We know that, over recent decades, wage growth simply hasn't kept up with skyrocketing property prices and skyrocketing rents, so saving for a deposit, especially when the cost of everything is going up very fast around everybody, is a major barrier for our first home buyers. Buying a home is out of reach for too many Australians, and the HAFF will not fix it. We need policies that build more public and affordable housing while also taking the heat out of prices, which requires ending negative gearing for multiple properties and cutting the capital gains tax discount. This super home saver simply adds to the problems of induced artificial demand, propping up investors who get to reduce their income tax by running a loss on the rent and then get to boost their profits when they sell a house by only paying 50 per cent capital gains tax. To put it another way, the tax you pay on selling a property is half what it would be if you earned the same amount from a job.

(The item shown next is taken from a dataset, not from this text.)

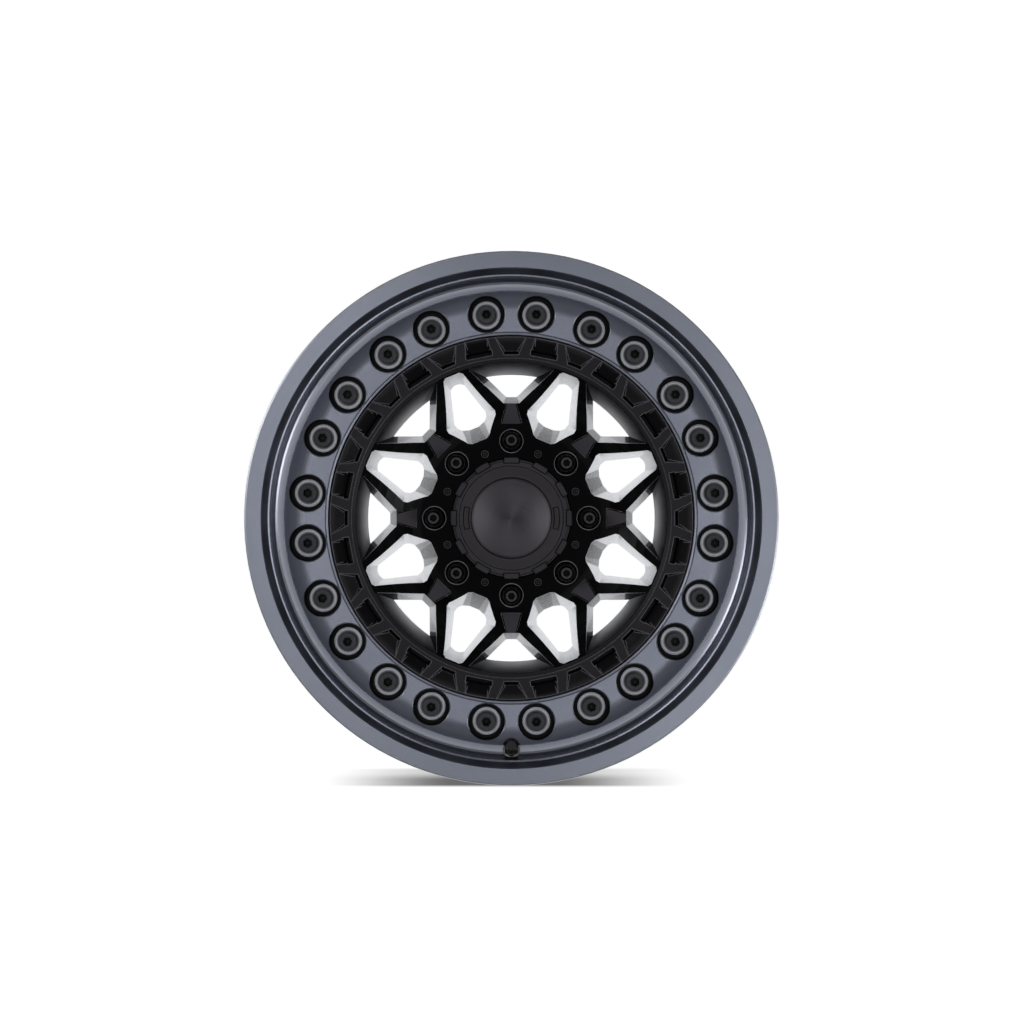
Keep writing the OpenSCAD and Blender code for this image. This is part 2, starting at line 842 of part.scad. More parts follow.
module cap_body() {
  color([0.17, 0.165, 0.18])
    difference() {
      union() {
        difference() {
          rotate_extrude($fn = 120)
            cap_profile();
          cap_key(cap_slot_w, cap_band_z - 1.6, 4);
        }
        intersection() {
          spin(tab_count)
            translate([cap_d / 2 - 3.5, -cap_tab_w / 2, lug_z])
              cube([20, cap_tab_w, cap_h]);
          translate([0, 0, lug_z])
            union() {
              cylinder(d = cap_tab_d, h = cap_h - 1.2);
              translate([0, 0, cap_h - 1.2])
                cylinder(d1 = cap_tab_d, d2 = cap_tab_d - 2.4, h = 1.2);
            }
        }
        cap_key(0, cap_band_z - 2.6, 3);
      }
      spin(tab_count)
        tab_slot();
      rotate_extrude()
        translate([spring_mid_r + spring_play, spring_z])
          circle(r = spring_r + spring_play, $fn = 24);
    }
}

module cap_disc() {
  steps = 6;
  rim = 1.6;
  color([0.15, 0.145, 0.16])
    rotate_extrude($fn = 96)
      polygon(concat(
        [[0, disc_seat_z], [disc_r, disc_seat_z], [disc_r, disc_seat_z + rim]],
        [
          for (i = [0:steps])
            let (t = i / steps)
              [
                (disc_r - 2) * (1 - t),
                disc_seat_z + rim + 0.4 + cap_dome_h * (1 - pow(1 - t, 2))
              ]
        ]
      ));
}

// Open spring ring in the skirt's groove
module cap_spring_ring() {
  color([0.6, 0.6, 0.62])
    rotate([0, 0, 7.5])
      rotate_extrude(angle = 345)
        translate([spring_mid_r, spring_z])
          circle(r = spring_r, $fn = 24);
}

// Valve, in the axes of at_valve
valve_r_body = valve_hole_d / 2 - 0.3;
valve_nut_h = 4.5;
valve_washer_h = 1.2;
valve_seal_h = 3;
valve_thread_r = 3.9;
valve_cap_z = valve_seat_out + valve_washer_h + valve_nut_h + 0.6;

module valve_stem() {
  back = valve_seat_in - valve_seal_h;
  color([0.62, 0.6, 0.55])
    at_valve()
      difference() {
        rotate_extrude($fn = 40)
          polygon([
            [0, back - 3],
            [6.5, back - 3],
            [valve_seat_r - 0.4, back - 1.5],
            [valve_seat_r - 0.4, back],
            [valve_r_body, back],
            [valve_r_body, valve_seat_out + valve_washer_h + valve_nut_h],
            [valve_thread_r, valve_cap_z],
            [valve_thread_r, valve_out - 0.8],
            [valve_thread_r - 0.8, valve_out],
            [0, valve_out]
          ]);
        translate([0, 0, back - 4])
          cylinder(r = 1.6, h = valve_out - back + 5, $fn = 24);
        translate([0, 0, valve_out - 12])
          cylinder(r = 2.6, h = 13, $fn = 24);
      }
}

module valve_seal() {
  color([0.08, 0.08, 0.08])
    at_valve()
      translate([0, 0, valve_seat_in - valve_seal_h])
        difference() {
          cylinder(r = valve_seat_r - 0.2, h = valve_seal_h, $fn = 48);
          translate([0, 0, -1])
            cylinder(r = valve_r_body + small_clear, h = valve_seal_h + 2, $fn = 40);
        }
}

module valve_washer() {
  color([0.3, 0.3, 0.31])
    at_valve()
      translate([0, 0, valve_seat_out])
        difference() {
          cylinder(r = valve_seat_r - 0.5, h = valve_washer_h, $fn = 48);
          translate([0, 0, -1])
            cylinder(r = valve_r_body + small_clear, h = valve_washer_h + 2, $fn = 40);
        }
}

module valve_nut() {
  color([0.1, 0.1, 0.11])
    at_valve()
      translate([0, 0, valve_seat_out + valve_washer_h])
        difference() {
          cylinder(r = valve_seat_r - 0.9, h = valve_nut_h, $fn = 6);
          translate([0, 0, -1])
            cylinder(r = valve_r_body + small_clear, h = valve_nut_h + 2, $fn = 40);
        }
}

module valve_core() {
  color([0.75, 0.65, 0.35])
    at_valve() {
      translate([0, 0, valve_out - 12])
        cylinder(r = 2.5, h = 9.5, $fn = 24);
      translate([0, 0, valve_out - 3])
        cylinder(r = 0.8, h = 2.4, $fn = 16);
    }
}

module valve_cap() {
  r = valve_cap_d / 2;
  top = valve_out + 2.6;
  color([0.03, 0.03, 0.03])
    at_valve()
      difference() {
        rotate_extrude($fn = 48)
          polygon([
            [0, valve_cap_z],
            [r, valve_cap_z],
            [r, top - 1],
            [r - 1, top],
            [0, top]
          ]);
        translate([0, 0, valve_cap_z - 1])
          cylinder(r = valve_thread_r + small_clear, h = valve_out - valve_cap_z + 1, $fn = 32);
      }
}

wheel_casting();
lock_ring();
ring_washers();
for (i = [1:2 * bolt_pairs])
  at_bolt(i - 1)
      translate([0, 0, bolt_seat_z + washer_t])
        ring_bolt();
for (i = [1:lug_count])
  at_lug(i - 1)
      lug_nut();
for (i = [1:lug_count])
  at_hub_screw(i - 1)
      translate([0, 0, lug_z - hub_screw_sink])
        hub_screw();
cap_body();
cap_disc();
cap_spring_ring();
valve_stem();
valve_seal();
valve_washer();
valve_nut();
valve_core();
valve_cap();
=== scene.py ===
"""Dished eight-stud wheel, lying on its back flange and seen straight from above."""
import math
from types import SimpleNamespace

import bmesh
import bpy
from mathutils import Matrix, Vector


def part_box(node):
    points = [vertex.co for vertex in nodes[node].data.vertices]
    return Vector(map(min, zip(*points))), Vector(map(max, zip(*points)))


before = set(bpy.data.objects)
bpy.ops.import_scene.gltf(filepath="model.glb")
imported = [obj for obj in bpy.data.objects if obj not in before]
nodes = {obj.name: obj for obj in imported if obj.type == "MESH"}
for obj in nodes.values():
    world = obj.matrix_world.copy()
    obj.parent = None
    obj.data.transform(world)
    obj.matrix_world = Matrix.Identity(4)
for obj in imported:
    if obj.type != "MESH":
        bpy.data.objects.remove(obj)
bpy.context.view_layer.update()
scene = bpy.context.scene
scene.view_settings.view_transform = "Standard"

# How many stand round the axle
LUGS = 8
BOLT_PAIRS = 12
TABS = 12
KEYS = 2

# Sizes in metres. R is a distance from the axle, Z a height above the ground and HALF
# a distance from the middle of a smaller form. The rest are borders between surfaces.
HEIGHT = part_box("wheel_casting")[1][2]
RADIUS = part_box("wheel_casting")[1][0]
RING_LO, RING_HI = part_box("lock_ring")
RING_IN_R = 0.1896
BOLT_R = (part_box("lock_ring")[1][0] + RING_IN_R) / 2
BOLT_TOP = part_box("ring_bolt_01")[1][2]
BOLT_TURN = math.radians(7)
LUG_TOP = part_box("lug_nut_1")[1][2]
LUG_R = (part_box("lug_nut_1")[0][1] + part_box("lug_nut_1")[1][1]) / 2
SCREW_PROUD = 0.0004
LUG_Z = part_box("hub_screw_1")[1][2] - SCREW_PROUD
SCREW_R = 0.0742

# The casting's disc: hub, spokes and band
DISC_R, DISC_BACK_Z = 0.1895, 0.1315
DISH_R, DISH_POWER = 0.097, 1.5
BAND_R, BAND_BACK_Z = 0.1624, 0.2
BAND_TOP = RING_HI[2] - 0.006
BAND_FOOT_Z = BAND_TOP - 0.0022
WINDOW_R = 0.0865
WELL_HALF, WELL_CLEAR = 0.012, 0.0138
PAD_R, PAD_Z = 0.104, 0.1335
PAD_POCKET_HALF, PAD_POCKET_Z = 0.0115, 0.149
WEDGE_FROM, WEDGE_TO = 0.101, 0.1222
WEDGE_WIDE, WEDGE_NARROW = 0.0101, 0.0042
FAN_SLOPE, FAN_SHIFT = 1.009, 0.1064
FAN_END_R, FAN_LEAN, FAN_WALL_R = 0.1433, 0.2, 0.1505
HAIR_R, HAIR_DEPTH = 0.1595, 0.002
END_WALL_LOW_Z, END_WALL_TOP_Z = 0.19, 0.2265
EDGE_DEPTH = 0.004

# The casting's rim round the disc; a DEPTH is measured down from the lip
SEAT_R, CHANNEL_R = 0.19, 0.2555
LIP_R, LIP_DEPTH = 0.2535, 0.0125
COVE_FROM, COVE_TO, COVE_DEPTH = 0.2362, 0.2463, 0.02
COVE_RISE_FROM, COVE_RISE_TO = 0.238, 0.2435
WALL_FROM, WALL_TO, WALL_DEPTH = 0.2491, 0.254, 0.016

# The ring's wells and rolled edge, and the small pieces in the wells and on the hub
RING_WELL_HALF = 0.0193
RING_LIGHT_R = RING_IN_R + 0.0018
RING_LINE_FROM, RING_LINE_TO = RING_IN_R + 0.0021, RING_IN_R + 0.0031
ROLL_FROM, ROLL_TO = 0.2125, 0.2275
SOCKET_HALF, SOCKET_DOT = 0.0052, 0.0009
HEAD_FROM, HEAD_TO = 0.004, 0.009
WASHER_FROM, WASHER_TO, WASHER_END = 0.0098, 0.0129, 0.0146
SCREW_OUTER, SCREW_INNER = (0.0034, 0.0041), (0.0011, 0.0018)

# The cap: slots round its tabs and keys, its groove, its disc and the disc's seat
CAP_RIM = LUG_Z + 0.006
CAP_SKIRT_R = 0.044
TAB_HALF, TAB_SLOT_HALF = 0.0074, 0.0091
TAB_FROM, TAB_SLOT_TO = 0.0578, 0.0595
# From and to along the radius, and half its angle in radians
KEY_SLOT = 0.0449, 0.0519, 0.252
KEY = 0.0465, 0.0504, 0.226
GROOVE_FROM, GROOVE_TO = 0.0552, 0.0564
DISC_SEAT_R = 0.0452
SHEEN_FROM, SHEEN_TO = 0.008, 0.04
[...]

With our tax system you pay more tax on income from work than if you speculate on property, and that is just wrong.

We have to fix our tax system. We need to build a lot more affordable houses across our country, and we need to cap rents so that people can afford a rental property and have a shot at accumulating a deposit so they can move into homeownership. And we need to stop looking at housing as an asset for the wealthy to accumulate more wealth. It is vitally important to adjust society for an inclusive society for a decent life for people across the income scale, and it is absolutely vital if we're going to be serious about addressing the widening intergenerational inequality that characterises our country.